Since last June, when China said it was ending what amounted to a two-year peg of its currency to the dollar, the yuan has appreciated just 3 percent against the greenback. And while the dollar has fallen to its weakest point against the Chinese currency since 1994, the yuan “remains undervalued” and “there needs to be further adjustment in the exchange rate,” Obama said.

An artificially depressed yuan makes Chinese exports to the United States cheaper and American exports to China more expensive.

“I stated to the president that China is firmly committed to the path of peaceful development and a win-win strategy of opening up” on various economic fronts, pledged Hu.

Yet many of the same pledges of cooperation were made by Obama and the Chinese leader during Obama’s trip to China in November 2009, only to fade away in the interim.

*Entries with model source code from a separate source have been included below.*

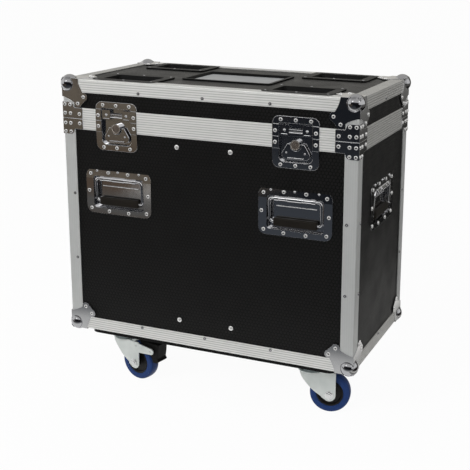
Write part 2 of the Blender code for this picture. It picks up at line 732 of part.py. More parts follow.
def build_latches():
    dish, keeper, flap = latch_dish(), latch_keeper(), latch_flap()
    for name, spot, turn in latch_places():
        place(f"latch_dish_{name}", dish, "chrome", spot, (0.0, 0.0, turn))
        place(f"latch_keeper_{name}", keeper, "chrome", spot, (0.0, 0.0, turn))
        inward = Matrix.Rotation(math.radians(turn), 4, "Z") @ Vector((0.0, FLAP_DEPTH, -SPINDLE_DROP))
        place(f"latch_flap_{name}", flap, "chrome", Vector(spot) + inward, (0.0, 0.0, turn))


# Handles, each in its own frame: X across, Y into the case, Z up from the plate's middle

def handle_plate():
    half = HANDLE_WIDTH / 2
    tall = HANDLE_HEIGHT / 2
    front = PLATE_BED - HANDLE_PLATE
    plate = prism(rounded((-half, half), (-tall, tall), (HANDLE_CORNER,) * 4), "Y", front, PLATE_BED)
    edge = HOLLOW_HALF + HANDLE_PLATE
    wall = box((-edge, edge), (front, HOLLOW_DEPTH + HANDLE_PLATE),
               (HOLLOW_BOTTOM - HANDLE_PLATE, HOLLOW_TOP + HANDLE_PLATE))
    hollow_outline = rounded((-HOLLOW_HALF, HOLLOW_HALF), (HOLLOW_BOTTOM, HOLLOW_TOP), (HOLLOW_CORNER,) * 4)
    hollow = prism(hollow_outline, "Y", -OVERRUN, HOLLOW_DEPTH)
    shell = combine(plate, add=(wall,), cut=(hollow,))
    length = BARREL_LENGTH / 2
    barrel = prism(circle(BARREL_RADIUS, 14, (HINGE_DEPTH, HINGE_LEVEL)), "X", -length, length)
    web = box((-length, length), (HINGE_DEPTH - HANDLE_PLATE, HINGE_DEPTH + HANDLE_PLATE),
              (HINGE_LEVEL + BARREL_BORE, HOLLOW_TOP + HANDLE_PLATE / 2))
    ridge_level = tall - RIDGE_DROP
    ridge = box((-RIDGE_WIDTH / 2, RIDGE_WIDTH / 2), (HOLLOW_DEPTH - RIDGE_PROUD, HOLLOW_DEPTH + HANDLE_PLATE / 2),
                (ridge_level - RIDGE_HEIGHT / 2, ridge_level + RIDGE_HEIGHT / 2))
    bore = prism(circle(BARREL_BORE, 14, (HINGE_DEPTH, HINGE_LEVEL)), "X", -length - OVERRUN, length + OVERRUN)
    return soften(combine(shell, add=(barrel, web, ridge), cut=(bore,)))


def bail_path():
    """The wire loop round the hinge line, one arm, the grip line and the other arm."""
    inner = BAIL_HALF - BAIL_BEND
    corners = (
        ((inner, -BAIL_BEND), 90.0, 0.0), ((inner, BAIL_BEND - BAIL_DROP), 0.0, -90.0),
        ((-inner, BAIL_BEND - BAIL_DROP), -90.0, -180.0), ((-inner, -BAIL_BEND), 180.0, 90.0),
    )
    points = []
    for centre, start, end in corners:
        points += arc(centre, BAIL_BEND, start, end, 3)
    lean = (GRIP_DEPTH - HINGE_DEPTH) / BAIL_DROP
    return [(across, -level * lean, level) for across, level in points]


def handle_bail():
    """The sprung bail with its rubber grip, with its origin on the hinge line."""
    curve = bpy.data.curves.new("wire", "CURVE")
    curve.dimensions = "3D"
    curve.bevel_depth = WIRE_RADIUS
    curve.bevel_resolution = 2
    path = bail_path()
    spline = curve.splines.new("POLY")
    spline.points.add(len(path) - 1)
    for point, place_of_point in zip(spline.points, path):
        point.co = (*place_of_point, 1.0)
    spline.use_cyclic_u = True
    guide = bpy.data.objects.new("wire", curve)
    bpy.context.collection.objects.link(guide)
    bpy.context.view_layer.update()
    evaluated = guide.evaluated_get(bpy.context.evaluated_depsgraph_get())
    wire = finish(bpy.data.meshes.new_from_object(evaluated))
    bpy.data.objects.remove(guide)
    depth = GRIP_DEPTH - HINGE_DEPTH
    outline = rounded((depth - GRIP_THICKNESS / 2, depth + GRIP_THICKNESS / 2),
                      (-BAIL_DROP - GRIP_HEIGHT / 2, GRIP_HEIGHT / 2 - BAIL_DROP), (GRIP_ROUND,) * 4, 2)
    grip = prism(outline, "X", -GRIP_LENGTH / 2, GRIP_LENGTH / 2)
    return soften(combine(wire, add=(grip,)))


def build_handles():
    plate, bail = handle_plate(), handle_bail()
    for name, spot, turn in handle_places():
        place(f"handle_plate_{name}", plate, "chrome", spot, (0.0, 0.0, turn))
        hinge = Matrix.Rotation(math.radians(turn), 4, "Z") @ Vector((0.0, HINGE_DEPTH, HINGE_LEVEL))
        place(f"handle_bail_{name}", bail, "bail", Vector(spot) + hinge, (0.0, 0.0, turn))


# Castor cups and label dish, each in a frame with its origin at the lid's top face

def cup_places():
    for face, turn in FRONT_AND_REAR:
        for side, sign in SIDES:
            spot = (sign * CUP_OFFSET_X, CUP_OFFSET_Y * (-1 if turn == 0 else 1), CASE_TOP)
            yield f"{face}_{side}", spot, turn


def dish_hole(length, width, border):
    x = length / 2 - border + DISH_WALL + CLEARANCE
    y = width / 2 - border + DISH_WALL + CLEARANCE
    return box((-x, x), (-y, y), (-PANEL_FACE - PANEL_THICKNESS - OVERRUN, OVERRUN))


def lid_dish(length, width, border, depth, on_extrusion):
    """A lipped tray set in the lid's top board; its lip laps the extrusion where they meet."""
    lip_top = CLEARANCE + DISH_WALL
    half = (length / 2, width / 2)
    opening = (half[0] - border, half[1] - border)
    floor = (opening[0] - DISH_DRAFT, opening[1] - DISH_DRAFT)
    lip_outline = rounded((-half[0], half[0]), (-half[1], half[1]), (DISH_ROUND,) * 4)
    lip = prism(lip_outline, "Z", CLEARANCE - PANEL_FACE, lip_top)
    outer_top = (opening[0] + DISH_WALL, opening[1] + DISH_WALL)
    outer_floor = (floor[0] + DISH_WALL, floor[1] + DISH_WALL)
    corner = DISH_ROUND / 2
    body = taper(outer_top, outer_floor, 0.0, lip_top - depth - DISH_WALL, corner)
    hollow = taper(opening, floor, lip_top, lip_top - depth, corner)
    above = taper(opening, opening, lip_top + OVERRUN, lip_top, corner)
    cuts = [combine(hollow, add=(above,))]
    if on_extrusion:
        flange = HALF_DEPTH - CUP_OFFSET_Y - FLANGE_WIDTH - CLEARANCE
        cuts.append(box((-length, length), (-width, -flange), (-PANEL_FACE - OVERRUN, CLEARANCE)))
    return combine(lip, add=(body,), cut=cuts)


def build_lid_dishes():
    cup = lid_dish(CUP_LENGTH, CUP_WIDTH, CUP_BORDER, CUP_DEPTH, True)
    for name, spot, turn in cup_places():
        place(f"castor_cup_{name}", cup, "black_cup", spot, (0.0, 0.0, turn))
    dish = lid_dish(LABEL_LENGTH, LABEL_WIDTH, LABEL_BORDER, LABEL_DEPTH, False)
    place("label_dish", dish, "black_cup", (0.0, 0.0, CASE_TOP))
    x = LABEL_LENGTH / 2 - LABEL_BORDER - DISH_DRAFT - DISH_WALL
    y = LABEL_WIDTH / 2 - LABEL_BORDER - DISH_DRAFT - DISH_WALL
    low = DISH_WALL - LABEL_DEPTH + 2 * CLEARANCE
    plate = prism(rounded((-x, x), (-y, y), (DISH_ROUND / 2,) * 4, 2), "Z", low, low + LABEL_PLATE)
    place("label_plate", plate, "label", (0.0, 0.0, CASE_TOP))


# Castors, each in a frame with its origin on the ground under the swivel axis

def castor_places():
    for face, side_y in (("front", -1), ("rear", 1)):
        for side, side_x in SIDES:
            name = f"{face}_{side}"
            yield name, (side_x * CASTOR_OFFSET_X, side_y * CASTOR_OFFSET_Y), SWIVELS[name]


def build_castor_board():
    x = HALF_WIDTH - BOARD_END_INSET
    y = HALF_DEPTH - BOARD_SIDE_INSET
    top = CASTOR_HEIGHT + BOARD_THICKNESS
    board = prism(rounded((-x, x), (-y, y), (BOARD_CORNER,) * 4), "Z", CASTOR_HEIGHT, top)
    reach = PAD_REACH + CLEARANCE
    relief = box((HALF_WIDTH - reach, HALF_WIDTH), (HALF_DEPTH - reach, HALF_DEPTH),
                 (top - PAD_THICKNESS - CLEARANCE, top + OVERRUN))
    adds = []
    plate_low = CASTOR_HEIGHT - PLATE_THICKNESS
    embed = PLATE_THICKNESS / 4
    for _, (at_x, at_y), _ in castor_places():
        adds.append(box((at_x - PLATE_LENGTH / 2, at_x + PLATE_LENGTH / 2),
                        (at_y - PLATE_WIDTH / 2, at_y + PLATE_WIDTH / 2), (plate_low, CASTOR_HEIGHT + embed)))
        bearing = circle(BEARING_RADIUS, 24, (at_x, at_y))
        adds.append(prism(bearing, "Z", plate_low - BEARING_HEIGHT, plate_low + embed))
    place("castor_board", combine(board, add=adds, cut=four_corners([relief])), "castor_board")


def leg_outline():
    bow = [(TRAIL + a * WHEEL_RADIUS, AXLE_LEVEL + b * WHEEL_RADIUS) for a, b in LEG_BOW_SHARES]
    tip = arc((TRAIL, AXLE_LEVEL), LEG_TIP, LEG_TIP_START, 0.0, 6)
    return [(-LEG_BACK, CROWN_TOP)] + bow + tip + [(TRAIL + LEG_TIP, CROWN_TOP)]


def arm_outline():
    """The brake version's arm, from over the axle out to the pedal's pin."""
    root = TRAIL - ARM_ROOT
    end = arc(pedal_pin(), ARM_WIDTH / 2, -90.0, 90.0, 6)
    return [(root, CROWN_TOP - ARM_ROOT_WIDTH)] + end + [(root, CROWN_TOP)]


def pedal_pin():
    return (TRAIL + PEDAL_PIN_SHARES[0] * WHEEL_RADIUS, AXLE_LEVEL + PEDAL_PIN_SHARES[1] * WHEEL_RADIUS)


def castor_fork(braked):
    low = CROWN_TOP - CROWN_THICKNESS
    inner = LEG_GAP / 2
    outer = inner + LEG_THICKNESS
    crown = prism(circle(CROWN_RADIUS, 28), "Z", low, CROWN_TOP)
    adds = [box((0.0, ROOF_REACH), (-outer + LEG_THICKNESS / 4, outer - LEG_THICKNESS / 4),
                (low, CROWN_TOP - CROWN_THICKNESS / 4))]
    outlines = [leg_outline(), arm_outline()] if braked else [leg_outline()]
    for _, sign in SIDES:
        for outline in outlines:
            adds.append(prism(outline, "Y", *sorted((sign * inner, sign * outer))))
    head = outer + AXLE_HEAD
    adds.append(prism(circle(AXLE_RADIUS, 14, (TRAIL, AXLE_LEVEL)), "Y", -head, head))
    if braked:
        adds.append(prism(circle(PEDAL_PIN, 10, pedal_pin()), "Y", -outer, outer))
    return soften(combine(crown, add=adds))


def castor_wheel():
    """Tyre and hub turned about Y, with the origin at the axle's middle."""
    half = WHEEL_WIDTH / 2
    dish = half - RIM_STEP
    profile = [
        (AXLE_RADIUS + AXLE_CLEARANCE, -HUB_WIDTH / 2), (HUB_RADIUS, -HUB_WIDTH / 2), (HUB_RADIUS, -dish),
        (RIM_RADIUS, -dish), (RIM_RADIUS, -half), (WHEEL_RADIUS - TREAD_SHOULDER, -half),
        (WHEEL_RADIUS, -TREAD_WIDTH / 2),
    ]
    return soften(lathe(profile + [(radius, -along) for radius, along in reversed(profile)], 24), 25.0)


def brake_pedal():
    """The black lever round the back of the tyre, with its origin on its pin."""
    pin_x, pin_z = pedal_pin()
    outer = [(TRAIL + a * WHEEL_RADIUS - pin_x, AXLE_LEVEL + b * WHEEL_RADIUS - pin_z) for a, b in PEDAL_SHARES]
    inner = arc((TRAIL - pin_x, AXLE_LEVEL - pin_z), WHEEL_RADIUS + PEDAL_CLEARANCE, *PEDAL_ARC, 8)
    lever = prism(outer + inner, "Y", -PEDAL_WIDTH / 2, PEDAL_WIDTH / 2)
    bore = circle(PEDAL_PIN + AXLE_CLEARANCE, 10)
    return combine(lever, cut=(prism(bore, "Y", -PEDAL_WIDTH, PEDAL_WIDTH),))


def build_castors():
    forks = {braked: castor_fork(braked) for braked in (False, True)}
    wheel, pedal = castor_wheel(), brake_pedal()
    pin_x, pin_z = pedal_pin()
    for name, spot, angle in castor_places():
        braked = name in BRAKED
        fork = place(f"castor_fork_{name}", forks[braked], "zinc", (*spot, 0.0), (0.0, 0.0, angle))
        place(f"castor_wheel_{name}", wheel, "tyre", (TRAIL, 0.0, AXLE_LEVEL), parent=fork)
        if braked:
            place(f"brake_pedal_{name}", pedal, "brake", (pin_x, 0.0, pin_z), parent=fork)


def clear_scene():
    for item in list(bpy.data.objects):
        bpy.data.objects.remove(item)


def main():
    clear_scene()
    build_boards()
    build_dividers()
    build_extrusions()
    build_ball_corners()
    build_latches()
    build_handles()
    build_lid_dishes()
    build_castor_board()
    build_castors()


main()
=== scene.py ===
import math

import bpy
from mathutils import Matrix, Vector


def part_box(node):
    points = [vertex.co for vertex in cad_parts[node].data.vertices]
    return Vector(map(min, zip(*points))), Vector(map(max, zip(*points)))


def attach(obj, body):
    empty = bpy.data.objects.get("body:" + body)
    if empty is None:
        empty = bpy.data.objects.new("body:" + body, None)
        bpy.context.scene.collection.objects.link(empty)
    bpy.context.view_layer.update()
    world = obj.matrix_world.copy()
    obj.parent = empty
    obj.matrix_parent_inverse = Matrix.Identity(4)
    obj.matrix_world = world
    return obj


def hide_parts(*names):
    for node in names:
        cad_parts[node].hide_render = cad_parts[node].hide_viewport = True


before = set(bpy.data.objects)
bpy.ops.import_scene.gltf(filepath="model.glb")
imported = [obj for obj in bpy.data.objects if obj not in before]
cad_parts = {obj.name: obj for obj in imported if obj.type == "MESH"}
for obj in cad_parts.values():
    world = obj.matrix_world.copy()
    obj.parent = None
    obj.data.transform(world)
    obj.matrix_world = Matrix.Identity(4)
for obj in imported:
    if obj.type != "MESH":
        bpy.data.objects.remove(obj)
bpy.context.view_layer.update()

# the case over its extrusions, and where its levels are
case = {
    "width": 0.764,
    "depth": 0.402,
    "bottom": 0.1373,
    "seam": 0.6853,
    "top": 0.7823,
}
halfWidth = case["width"] / 2
halfDepth = case["depth"] / 2
gap = 0.0003          # clearance between pieces
skin = 0.0018         # thickness of the extrusions
panelFace = 0.0021    # how far the boards' faces lie behind the extrusions' faces
tiny = 0.0001         # how near counts as the same place
merged = 0.00002      # how near two points of a mesh are to count as one
sharpAngle = 40       # degrees between two faces from which their edge is sharp
sides = (("left", -1), ("right", 1))
faceTurns = (("front", 0), ("rear", 180))
allTurns = faceTurns + (("right", 90), ("left", -90))
corners = (("front_left", -1, -1), ("rear_left", -1, 1), ("front_right", 1, -1), ("rear_right", 1, 1))
asMade = Matrix.Identity(4)
upsideDown = Matrix.Rotation(math.radians(180), 4, "X")


# small helpers, used by every piece

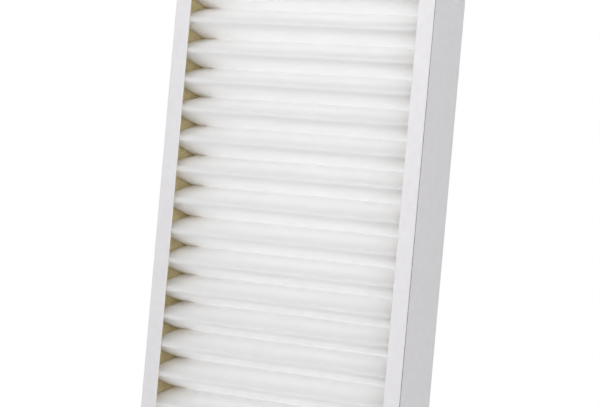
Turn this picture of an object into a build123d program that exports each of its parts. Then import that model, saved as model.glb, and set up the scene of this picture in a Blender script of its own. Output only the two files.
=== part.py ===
"""Pleated panel air filter: a folded media pack glued into a frame of four folded card channels.

Millimetres. X is the width, Y the way the air goes (the front is at -Y) and Z the height.
The origin is at the middle of the bottom face, on which the filter stands.
"""
from build123d import *
from math import asin, degrees, pi, sin
import os

os.makedirs("parts", exist_ok=True)

# ---- Card frame ----
panel_width = 287.0
panel_height = 592.0
panel_depth = 48.0
board = 0.8  # thickness of the card
flange_width = 17.4  # how far the front and rear faces reach in over the media
score = 0.5  # width and depth of the groove along each outer fold
mitre_setback = 0.15  # from a flange's mitred end to the corner's diagonal
tab_length = 24.0  # glue tab folded up from each end of a short channel
tab_clearance = 0.5  # between a tab's long edges and the flanges

# ---- Adhesive ----
glue_over_tab = 0.4  # depth that the side beds have left where they cover a tab
end_glue = 1.0  # bed under the first and last leg

# ---- Media ----
pleat_count = 21
media_thickness = 2.0
fold_inside_radius = 0.3
crest_clearance = 0.6  # between the crests and the flanges
slow_wander = 1.46  # how far the pleats stray from even spacing, in slow_half_waves
quick_wander = -1.46  # the same, in quick_half_waves
slow_half_waves = 3
quick_half_waves = 6

# ---- Derived ----
half_width = panel_width / 2
half_height = panel_height / 2
half_depth = panel_depth / 2
inner_half_depth = half_depth - board
side_glue = board + glue_over_tab  # bed that the pleat ends stand on
media_half_width = half_width - board - side_glue
crest_radius = fold_inside_radius + media_thickness
fold_radius = fold_inside_radius + media_thickness / 2
crest_depth = inner_half_depth - crest_clearance
fold_centre_depth = crest_depth - crest_radius
first_fold = board + end_glue + crest_radius
pleat_pitch = (panel_height - 2 * first_fold) / pleat_count

# Each channel's own frame: x into the panel from its back, z along its length.
left_edge = Plane(origin=(-half_width, 0, half_height), x_dir=(1, 0, 0), z_dir=(0, 0, 1))
right_edge = Plane(origin=(half_width, 0, half_height), x_dir=(-1, 0, 0), z_dir=(0, 0, 1))
bottom_edge = Plane(origin=(0, 0, 0), x_dir=(0, 0, 1), z_dir=(1, 0, 0))
top_edge = Plane(origin=(0, 0, panel_height), x_dir=(0, 0, -1), z_dir=(1, 0, 0))


def folded_channel(edge, half_length):
    """U of card with a grooved outer fold along each flange, and flanges mitred at both ends."""
    with BuildSketch(edge) as section:
        Rectangle(flange_width, panel_depth, align=(Align.MIN, Align.CENTER))
        with Locations((board, 0)):
            Rectangle(flange_width, 2 * inner_half_depth, align=(Align.MIN, Align.CENTER), mode=Mode.SUBTRACT)
        with Locations((0, half_depth), (0, -half_depth)):
            Rectangle(2 * score, 2 * score, mode=Mode.SUBTRACT)
    extrude(section.sketch, amount=half_length, both=True)
    for side in (1, -1):
        face_centre = edge.origin + edge.y_dir * side * half_depth
        with BuildSketch(Plane(origin=face_centre, x_dir=edge.x_dir, z_dir=edge.y_dir * -side)) as mitres:
            mitre = half_length - mitre_setback
            Polygon(
                (0, mitre),
                (flange_width, mitre - flange_width),
                (flange_width, half_length),
                (0, half_length),
                align=None,
            )
            mirror(about=Plane.XZ)
        extrude(mitres.sketch, amount=board, mode=Mode.SUBTRACT)


def glue_tabs(edge, half_length):
    """Shorten a channel's back to fit between its neighbours, and fold a tab up from each end."""
    for end in (1, -1):
        outside = edge.offset(end * half_length)
        with BuildSketch(outside) as neighbour:
            Rectangle(board, 2 * inner_half_depth, align=(Align.MIN, Align.CENTER))
        extrude(neighbour.sketch, amount=-end * board, mode=Mode.SUBTRACT)
        with BuildSketch(outside.offset(-end * board)) as tab:
            Rectangle(tab_length, 2 * (inner_half_depth - tab_clearance), align=(Align.MIN, Align.CENTER))
        extrude(tab.sketch, amount=-end * board)


def side_glue_bed(edge):
    """Adhesive over the whole inside of a long channel's back, and over the tabs that lie on it."""
    bed_half_length = half_height - board
    with BuildSketch(edge) as bed:
        with Locations((board, 0)):
            Rectangle(side_glue, 2 * inner_half_depth, align=(Align.MIN, Align.CENTER))
    extrude(bed.sketch, amount=bed_half_length, both=True)
    for end in (1, -1):
        with BuildSketch(edge.offset(end * bed_half_length)) as tab:
            with Locations((board, 0)):
                Rectangle(board, 2 * (inner_half_depth - tab_clearance), align=(Align.MIN, Align.CENTER))
        extrude(tab.sketch, amount=end * (board - tab_length), mode=Mode.SUBTRACT)


def end_glue_bed(edge):
    """Adhesive over the inside of a short channel's back, between the two side beds."""
    with BuildSketch(edge) as bed:
        with Locations((board, 0)):
            Rectangle(end_glue, 2 * inner_half_depth, align=(Align.MIN, Align.CENTER))
    extrude(bed.sketch, amount=media_half_width, both=True)


def fold_height(folds):
    """Height of a fold's centre, counted in pleats from the first rear fold."""
    half_wave = pi * folds / pleat_count
    slow = slow_wander * sin(slow_half_waves * half_wave)
    quick = quick_wander * sin(quick_half_waves * half_wave)
    return first_fold + folds * pleat_pitch + slow + quick


def leg(start_centre, end_centre, turn):
    """Ends of the straight leg that leaves one fold turning left (1) or right (-1) and joins the next."""
    span = end_centre - start_centre
    heading = span.normalized().rotate(Axis.Z, turn * degrees(asin(2 * fold_radius / span.length)))
    outward = heading.rotate(Axis.Z, -90 * turn) * fold_radius
    return start_centre + outward, end_centre - outward, heading


with BuildPart() as left_side_channel:
    folded_channel(left_edge, half_height)

with BuildPart() as right_side_channel:
    folded_channel(right_edge, half_height)

with BuildPart() as bottom_channel:
    folded_channel(bottom_edge, half_width)
    glue_tabs(bottom_edge, half_width)

with BuildPart() as top_channel:
    folded_channel(top_edge, half_width)
    glue_tabs(top_edge, half_width)

with BuildPart() as left_glue_bed:
    side_glue_bed(left_edge)

with BuildPart() as right_glue_bed:
    side_glue_bed(right_edge)

with BuildPart() as bottom_glue_bed:
    end_glue_bed(bottom_edge)

with BuildPart() as top_glue_bed:
    end_glue_bed(top_edge)

# The sheet starts flat on the bottom bed, zigzags up between rear and front folds, and ends
# flat under the top bed. Its section is drawn in the YZ plane and runs the width of the pack.
fold_centres = []
for half_pleat in range(2 * pleat_count + 1):
    depth = fold_centre_depth if half_pleat % 2 == 0 else -fold_centre_depth
    fold_centres.append(Vector(depth, fold_height(half_pleat / 2)))

with BuildPart() as pleated_media:
    with BuildSketch(Plane.YZ):
        with BuildLine() as middle:
            heading = Vector(1, 0)
            pen = fold_centres[0] - Vector(0, fold_radius)
            Line((-crest_depth, pen.Y), pen)
            turn = 1
            for start_centre, end_centre in zip(fold_centres, fold_centres[1:]):
                leg_start, leg_end, leg_heading = leg(start_centre, end_centre, turn)
                TangentArc(pen, leg_start, tangent=heading)
                Line(leg_start, leg_end)
                pen = leg_end
                heading = leg_heading
                turn = -turn
            flap_start = fold_centres[-1] + Vector(0, fold_radius)
            TangentArc(pen, flap_start, tangent=heading)
            Line(flap_start, (-crest_depth, flap_start.Y))
        trace(line_width=media_thickness)
    extrude(amount=media_half_width, both=True)

left_side_channel.part.label = "left_side_channel"
right_side_channel.part.label = "right_side_channel"
bottom_channel.part.label = "bottom_channel"
top_channel.part.label = "top_channel"
left_glue_bed.part.label = "left_glue_bed"
right_glue_bed.part.label = "right_glue_bed"
bottom_glue_bed.part.label = "bottom_glue_bed"
top_glue_bed.part.label = "top_glue_bed"
pleated_media.part.label = "pleated_media"

export_step(left_side_channel.part, "parts/left_side_channel.step")
export_step(right_side_channel.part, "parts/right_side_channel.step")
export_step(bottom_channel.part, "parts/bottom_channel.step")
export_step(top_channel.part, "parts/top_channel.step")
export_step(left_glue_bed.part, "parts/left_glue_bed.step")
export_step(right_glue_bed.part, "parts/right_glue_bed.step")
export_step(bottom_glue_bed.part, "parts/bottom_glue_bed.step")
export_step(top_glue_bed.part, "parts/top_glue_bed.step")
export_step(pleated_media.part, "parts/pleated_media.step")
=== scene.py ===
"""Looks of the pleated panel air filter: coated card frame, folded fibre media, adhesive, white studio."""
import bpy
from math import asin, atan2, cos, pi, radians, sin
from mathutils import Matrix, Vector, noise


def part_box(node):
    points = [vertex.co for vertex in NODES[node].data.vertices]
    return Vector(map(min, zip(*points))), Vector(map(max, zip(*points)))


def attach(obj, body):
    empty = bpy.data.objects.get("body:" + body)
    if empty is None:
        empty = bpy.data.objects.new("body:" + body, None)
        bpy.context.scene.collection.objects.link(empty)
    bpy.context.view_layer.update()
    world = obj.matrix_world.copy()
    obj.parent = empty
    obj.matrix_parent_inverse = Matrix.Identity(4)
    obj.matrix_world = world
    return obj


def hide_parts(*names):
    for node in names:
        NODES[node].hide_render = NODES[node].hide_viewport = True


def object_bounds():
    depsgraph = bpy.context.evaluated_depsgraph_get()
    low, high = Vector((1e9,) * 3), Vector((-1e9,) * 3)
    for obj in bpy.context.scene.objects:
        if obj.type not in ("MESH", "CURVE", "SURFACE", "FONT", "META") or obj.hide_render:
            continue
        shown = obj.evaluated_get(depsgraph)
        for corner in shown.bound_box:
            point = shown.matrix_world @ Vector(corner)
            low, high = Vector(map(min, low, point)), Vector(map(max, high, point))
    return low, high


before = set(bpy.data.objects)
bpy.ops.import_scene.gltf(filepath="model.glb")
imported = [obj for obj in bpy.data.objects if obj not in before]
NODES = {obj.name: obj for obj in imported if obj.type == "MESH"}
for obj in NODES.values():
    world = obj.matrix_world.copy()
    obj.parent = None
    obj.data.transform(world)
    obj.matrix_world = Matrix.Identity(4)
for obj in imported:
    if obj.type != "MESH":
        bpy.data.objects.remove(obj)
CAD_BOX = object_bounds()

MM = 0.001
IMAGE_WIDTH = 600
SENSOR_MM = 36.0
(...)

When Obama took office, he voiced an upbeat view of U.S.-Chinese cooperation in tackling many of the world’s troubles, but his administration more recently has taken a harder-edged position, confronting China directly on currency manipulation, on trade and on human rights.

Even Hu’s attention-grabbing concession that China still has much to do on human rights was accompanied by a caveat. “China is a developing country with a huge population and also a developing country in a crucial stage of reform,” he said. And he said China was willing to talk with the United States about the issue, but on a “basis of mutual respect and the principle of noninterference in each other’s internal affairs.”

And Hu is not the only one who has to play to a difficult home audience.

Shortly after Obama formally welcomed Hu at the White House, several members of the new Republican-led House Foreign Affairs Committee blasted Beijing’s record on human rights, military expansionism and weapons sales at a hearing.

“While America slept, an authoritarian China was on the rise” after the Cold War ended two decades ago, said the chairwoman, Republican Rep. Ilena Ros-Lehtinen.

The panel’s top Democrat, Rep. Howard Berman, offered a different view. “China is neither an ally nor an enemy. It is both a competitor and a partner, in foreign affairs, security and economics,” he said.